## [Stated problem]
Using the data below, gather each line that includes the word "this".

## [Raw data]
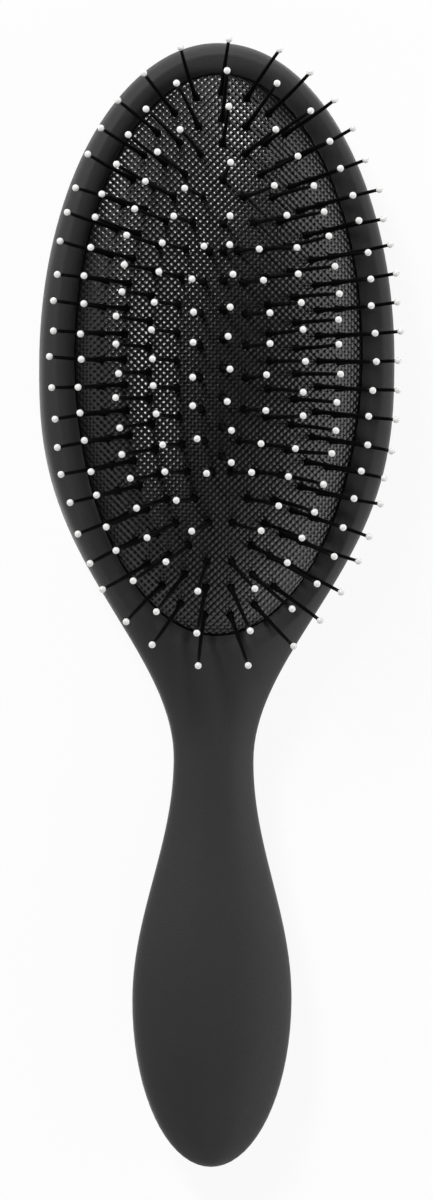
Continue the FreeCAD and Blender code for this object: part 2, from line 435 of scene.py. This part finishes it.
def pins_mesh(name, pins):
    """Feet, collars and tapered shafts of some pins, each shaft bent to its own stray."""
    vertices, faces = [], []
    for pin in pins:
        axis = pin_axis(pin)
        length = np.linalg.norm(pin.tip - pin.foot)
        low, top = (float((ring - pin.foot) @ axis) for ring in (pin.root, pin.collar))
        profile = [
            *FOOT_PROFILE,
            (low * FOOT_TOP_SHARE, FOOT_TOP_RADIUS),
            *((low + reach, radius) for reach, radius in ROOT_PROFILE),
            *((top + reach, radius) for reach, radius in COLLAR_PROFILE),
        ]
        for k in range(1, SHAFT_STEPS + 1):
            reach = top + (length - top) * k / SHAFT_STEPS
            profile.append((reach, SHAFT_RADIUS - SHAFT_TAPER * k / SHAFT_STEPS))
        lathe(
            profile, pin.foot, axis, PIN_SIDES, vertices, faces,
            bend=lambda reach: pin.stray * max(0.0, (reach - top) / (length - top)) ** 2,
        )
    return new_object(name, np.array(vertices) * MM, faces)


def balls_mesh(name, pins):
    """The balls of some pins, each on the end of its shaft and leaning as it does."""
    drop = math.sqrt(BALL_RADIUS ** 2 - BALL_NECK_RADIUS ** 2)
    low, high = math.asin(-drop / BALL_RADIUS), math.pi / 2 * POLE_SHARE
    profile = []
    for k in range(BALL_STEPS + 1):
        a = low + (high - low) * k / BALL_STEPS
        profile.append((drop + BALL_RADIUS * math.sin(a), BALL_RADIUS * math.cos(a)))
    vertices, faces = [], []
    for pin in pins:
        axis = pin_axis(pin) + 2 * pin.stray / np.linalg.norm(pin.tip - pin.collar)
        axis /= np.linalg.norm(axis)
        lathe(profile, pin.tip + pin.stray, axis, BALL_SIDES, vertices, faces)
    return new_object(name, np.array(vertices) * MM, faces)


# Cushion

def dome_z(x, y):
    """Height of the dome's outer surface over points of its plan."""
    share = np.minimum(1.0, pad_share(x, y))
    return SEAM_HEIGHT + CROWN * np.maximum(0.0, 1 - share ** DOME_POWER) ** EDGE_POWER


def dome_normals(points):
    """Unit directions square to the dome over points of its plan."""
    x, y = points.T
    slope_x = (dome_z(x + SLOPE_STEP, y) - dome_z(x - SLOPE_STEP, y)) / (2 * SLOPE_STEP)
    slope_y = (dome_z(x, y + SLOPE_STEP) - dome_z(x, y - SLOPE_STEP)) / (2 * SLOPE_STEP)
    normals = np.column_stack([-slope_x, -slope_y, np.ones(len(x))])
    return normals / np.linalg.norm(normals, axis=1)[:, None]


def face_sides(face):
    """The pairs of points that a face's sides join."""
    return [frozenset(pair) for pair in zip(face, face[1:] + face[:1])]


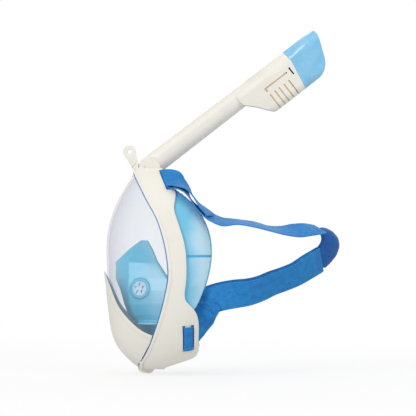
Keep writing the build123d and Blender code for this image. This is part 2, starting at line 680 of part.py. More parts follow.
# ---------------------------------------------------------------------------
# Nose and mouth pocket, its two side valves and the purge valve below
# ---------------------------------------------------------------------------


def pocket_row(row, inset):
    """One faceted horizontal section of the pocket."""
    z, y_front, f, y_edge, c, y_rear, r = row
    zz = z * KH
    if row is POCKET[0]:
        zz -= inset
    if row is POCKET[-1]:
        zz += inset
    front_y = y_front * KD + inset
    edge_y = y_edge * KD + 0.6 * inset
    rear_y = y_rear * KD + (0.5 if inset else 0)
    f2 = max(f * KW - 0.5 * inset, 0.6)
    c2 = max(c * KW - inset, 1.2)
    r2 = r * KW - inset
    points = [
        (-r2, rear_y, zz), (-c2, edge_y, zz), (-f2, front_y, zz),
        (f2, front_y, zz), (c2, edge_y, zz), (r2, rear_y, zz),
    ]
    return Wire(Polyline(*points, close=True).edges())


pocket_outer = Solid.make_loft([pocket_row(row, 0) for row in POCKET], ruled=True)
pocket_inner = Solid.make_loft([pocket_row(row, POCKET_WALL) for row in POCKET], ruled=True)


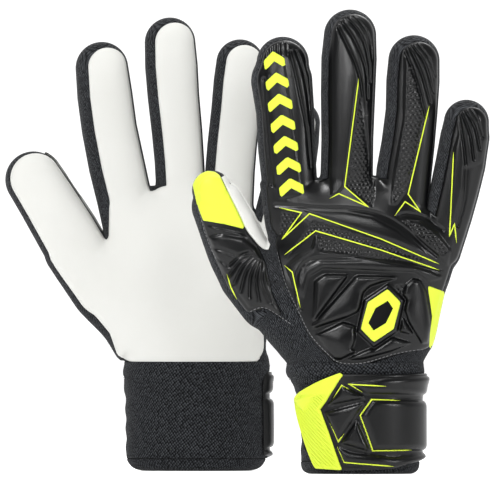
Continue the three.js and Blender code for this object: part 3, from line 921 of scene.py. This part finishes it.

## [The reply]
Continue the FreeCAD and Blender code for this object: part 2, from line 435 of scene.py. This part finishes it.
Keep writing the build123d and Blender code for this image. This is part 2, starting at line 680 of part.py. More parts follow.
Continue the three.js and Blender code for this object: part 3, from line 921 of scene.py. This part finishes it.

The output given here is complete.